■ **YOUR TASK**
Nothing may be dropped or altered: reproduce all the data.

■ **SUPPLIED MATERIAL**
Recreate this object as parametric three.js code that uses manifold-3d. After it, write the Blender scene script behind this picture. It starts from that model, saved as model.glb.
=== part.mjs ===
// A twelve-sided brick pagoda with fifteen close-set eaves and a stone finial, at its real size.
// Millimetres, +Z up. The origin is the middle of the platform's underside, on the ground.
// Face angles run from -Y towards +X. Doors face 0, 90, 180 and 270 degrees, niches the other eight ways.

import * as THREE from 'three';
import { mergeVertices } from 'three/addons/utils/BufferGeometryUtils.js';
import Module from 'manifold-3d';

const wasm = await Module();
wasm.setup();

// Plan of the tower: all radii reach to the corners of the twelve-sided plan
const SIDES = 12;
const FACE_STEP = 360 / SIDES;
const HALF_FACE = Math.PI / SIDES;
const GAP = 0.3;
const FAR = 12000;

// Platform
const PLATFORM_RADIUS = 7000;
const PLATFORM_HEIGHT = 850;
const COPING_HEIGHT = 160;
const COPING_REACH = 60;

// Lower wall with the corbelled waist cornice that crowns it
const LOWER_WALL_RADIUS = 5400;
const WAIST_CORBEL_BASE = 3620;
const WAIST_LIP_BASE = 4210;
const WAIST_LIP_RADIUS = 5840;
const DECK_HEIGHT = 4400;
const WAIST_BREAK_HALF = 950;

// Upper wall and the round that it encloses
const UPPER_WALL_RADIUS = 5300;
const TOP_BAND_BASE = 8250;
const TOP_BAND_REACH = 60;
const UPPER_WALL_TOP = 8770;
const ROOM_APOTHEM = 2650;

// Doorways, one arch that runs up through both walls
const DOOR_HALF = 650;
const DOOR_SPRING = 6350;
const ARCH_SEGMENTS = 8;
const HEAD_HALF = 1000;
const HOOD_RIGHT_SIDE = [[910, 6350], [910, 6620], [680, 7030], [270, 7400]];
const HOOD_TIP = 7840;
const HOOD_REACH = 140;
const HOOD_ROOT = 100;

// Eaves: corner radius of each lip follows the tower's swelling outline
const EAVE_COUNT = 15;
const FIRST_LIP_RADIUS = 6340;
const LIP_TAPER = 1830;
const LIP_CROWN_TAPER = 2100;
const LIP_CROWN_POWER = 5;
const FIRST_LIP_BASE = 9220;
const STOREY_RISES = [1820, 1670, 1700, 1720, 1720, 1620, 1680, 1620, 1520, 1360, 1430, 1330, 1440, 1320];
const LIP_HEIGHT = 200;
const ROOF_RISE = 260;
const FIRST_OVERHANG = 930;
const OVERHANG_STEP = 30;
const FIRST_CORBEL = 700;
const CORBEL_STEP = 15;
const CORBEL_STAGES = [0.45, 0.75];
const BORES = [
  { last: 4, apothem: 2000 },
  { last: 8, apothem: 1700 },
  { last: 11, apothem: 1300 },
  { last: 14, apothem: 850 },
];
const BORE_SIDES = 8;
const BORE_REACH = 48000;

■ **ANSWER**
Recreate this object as parametric three.js code that uses manifold-3d. After it, write the Blender scene script behind this picture. It starts from that model, saved as model.glb.
=== part.mjs ===
// A twelve-sided brick pagoda with fifteen close-set eaves and a stone finial, at its real size.
// Millimetres, +Z up. The origin is the middle of the platform's underside, on the ground.
// Face angles run from -Y towards +X. Doors face 0, 90, 180 and 270 degrees, niches the other eight ways.

import * as THREE from 'three';
import { mergeVertices } from 'three/addons/utils/BufferGeometryUtils.js';
import Module from 'manifold-3d';

const wasm = await Module();
wasm.setup();

// Plan of the tower: all radii reach to the corners of the twelve-sided plan
const SIDES = 12;
const FACE_STEP = 360 / SIDES;
const HALF_FACE = Math.PI / SIDES;
const GAP = 0.3;
const FAR = 12000;

// Platform
const PLATFORM_RADIUS = 7000;
const PLATFORM_HEIGHT = 850;
const COPING_HEIGHT = 160;
const COPING_REACH = 60;

// Lower wall with the corbelled waist cornice that crowns it
const LOWER_WALL_RADIUS = 5400;
const WAIST_CORBEL_BASE = 3620;
const WAIST_LIP_BASE = 4210;
const WAIST_LIP_RADIUS = 5840;
const DECK_HEIGHT = 4400;
const WAIST_BREAK_HALF = 950;

// Upper wall and the round that it encloses
const UPPER_WALL_RADIUS = 5300;
const TOP_BAND_BASE = 8250;
const TOP_BAND_REACH = 60;
const UPPER_WALL_TOP = 8770;
const ROOM_APOTHEM = 2650;

// Doorways, one arch that runs up through both walls
const DOOR_HALF = 650;
const DOOR_SPRING = 6350;
const ARCH_SEGMENTS = 8;
const HEAD_HALF = 1000;
const HOOD_RIGHT_SIDE = [[910, 6350], [910, 6620], [680, 7030], [270, 7400]];
const HOOD_TIP = 7840;
const HOOD_REACH = 140;
const HOOD_ROOT = 100;

// Eaves: corner radius of each lip follows the tower's swelling outline
const EAVE_COUNT = 15;
const FIRST_LIP_RADIUS = 6340;
const LIP_TAPER = 1830;
const LIP_CROWN_TAPER = 2100;
const LIP_CROWN_POWER = 5;
const FIRST_LIP_BASE = 9220;
const STOREY_RISES = [1820, 1670, 1700, 1720, 1720, 1620, 1680, 1620, 1520, 1360, 1430, 1330, 1440, 1320];
const LIP_HEIGHT = 200;
const ROOF_RISE = 260;
const FIRST_OVERHANG = 930;
const OVERHANG_STEP = 30;
const FIRST_CORBEL = 700;
const CORBEL_STEP = 15;
const CORBEL_STAGES = [0.45, 0.75];
const BORES = [
  { last: 4, apothem: 2000 },
  { last: 8, apothem: 1700 },
  { last: 11, apothem: 1300 },
  { last: 14, apothem: 850 },
];
const BORE_SIDES = 8;
const BORE_REACH = 48000;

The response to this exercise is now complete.